Macron is capitalizing on this anxiety, pitching himself as an enthusiastic defender of a forward-looking, economically open, and socially progressive agenda for Europe. In an op-ed this week for the Financial Times Macron articulated a comprehensive free trade platform consisting of a “sovereign Europe” that scales up cooperation within the EU but pays close attention to the problems of “elites” forging ahead without popular support.
On foreign policy, Macron has none of the baggage of Fillon or Sarkozy, who are close to Vladimir Putin. Macron openly supports German chancellor Angela Merkel’s policies on refugees, backs NATO, the UN and Western human rights. Paradoxically, Trump’s attacks on the EU could, if Macron prevails, result in a much stronger more federalized EU.

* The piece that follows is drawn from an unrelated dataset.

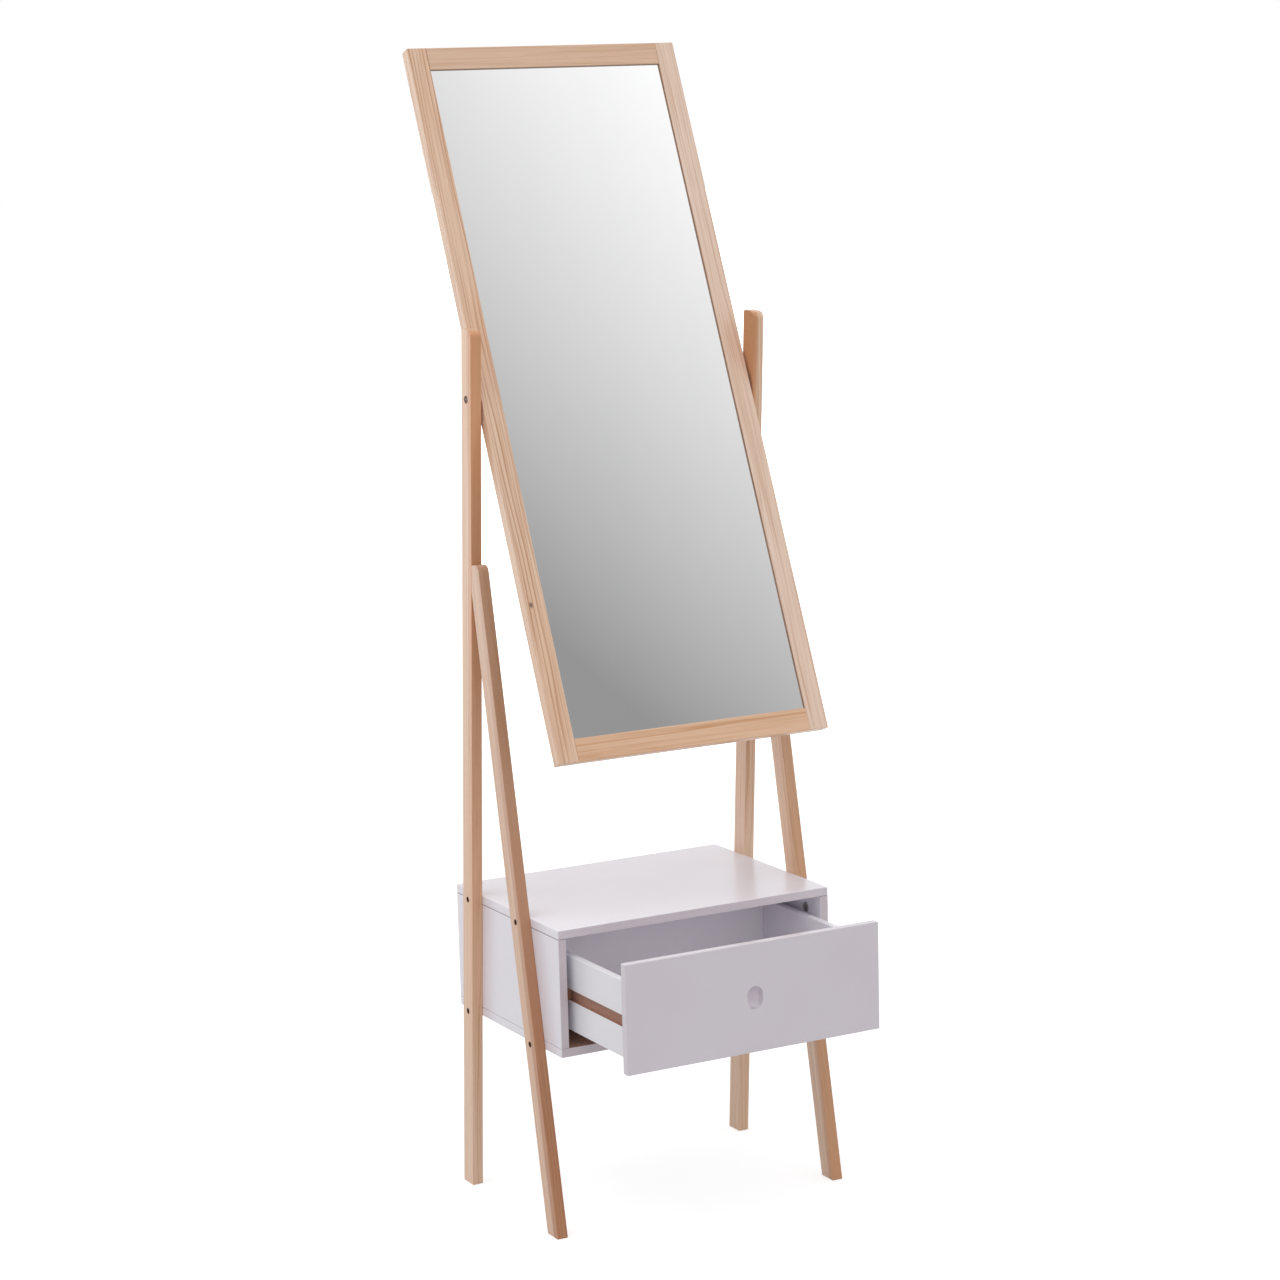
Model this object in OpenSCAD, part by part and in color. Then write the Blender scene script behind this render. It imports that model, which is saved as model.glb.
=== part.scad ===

The French presidential election, like the recent contest in the US, is shaping up to be a bitter battle of ideas. But neither Macron’s powers of persuasion nor Fillon’s alleged corruption will defeat Le Pen. For that, Macron and his fellow travelers on the center-left will need to put aside their differences and join forces in the service of the greater good. If they can pull such a display of cross-party cooperation, Europe and the liberal internationalist world order will be the better for it.